Nearing the close, Copenhagen-based bassist Thomas Morgan is joined by guitar hero Bill Frisell for "Rising From the West," from Morgan's Around You Is A Forest, a thrilling collection of duets released in November. And finally, it's New England ambient Americana ensemble Old Saw with "Aproxmare," drawn from October's The Wringing Cloth LP: all sunset, fingers on strings and swells of reverberating vibrato. And that's it!

Mixcloud: as in engines (dec 2025)

• MP3s: 25/12 - as in engines.zip

NB: The zip file linked above contains the individual MP3s as well as a single hour-long track of the whole mix.
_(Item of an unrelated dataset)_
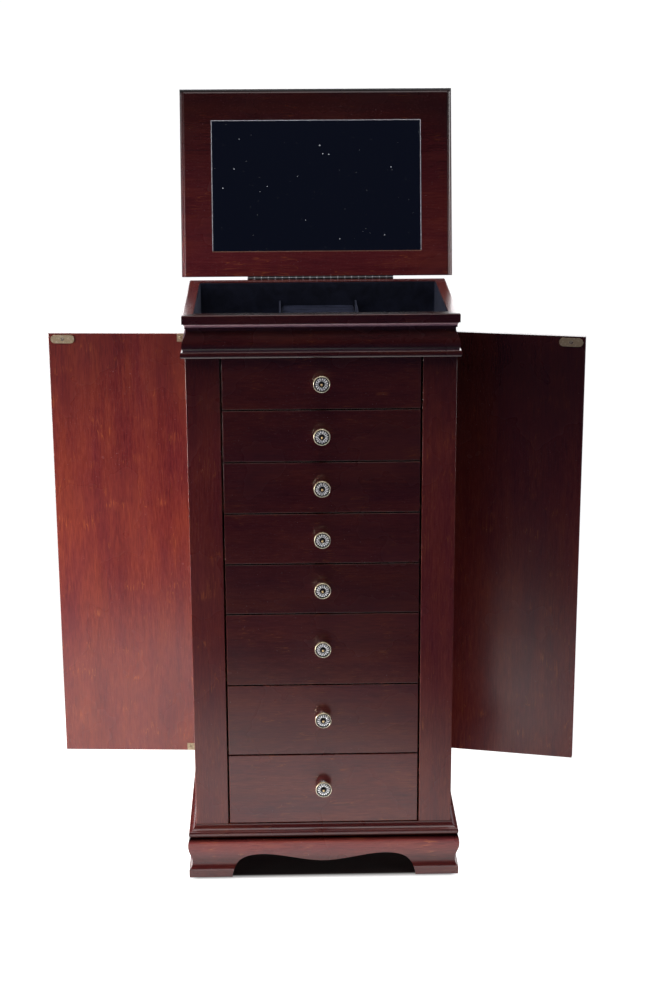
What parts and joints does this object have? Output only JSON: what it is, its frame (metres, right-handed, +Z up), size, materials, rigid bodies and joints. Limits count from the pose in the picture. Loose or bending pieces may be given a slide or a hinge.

Finally, if you'll allow me, I thought I'd include a little roundup of the music writing I put out this year. As you'll perhaps note, I'm still sorting out how to do this thing – and for real, fire away if you've got any feedback! – but it's really been a privilege to get to spend time thinking with/about such incredible work, and I'm feeling pretty grateful for the opportunity. Anyways here it is:

Interview/profile: "Wood, Wire, and Willpower: BIG | BRAVE Patch the Circuit" (30 April, New Feeling)
Album review: anthéne, frailty (5 May, A Closer Listen)
Album review: Theresa Wong, Journey to the Cave of Guanyin (31 May, A Closer Listen)
Album review: Clare O'Connell, Light Flowing (20 Sept, A Closer Listen)
Album review: PRAED Orchestra, The Dictionary of Lost Meanings (1 Nov, A Closer Listen)
Interview/profile: "'The process is the project' : Egyptian Cotton Arkestra stays rooted in Time and Place" (28 Nov, New Feeling)


Phew, okay that's it! Thanks for reading, everyone, and thanks especially to KP for editorial support, LH for tech consulting, and DB for design and tech support. Don't be strangers, friends.

xo, graham

PS. Montrealers!! Come see Tempête Solaire – "apocalyptic party music" from Elyze Venne-Deshaies and Erics Quach and Craven – launch their new tape, Le précession des équinoxes, at P'Tit Ours on Tuesday, Dec 30! (tickets here)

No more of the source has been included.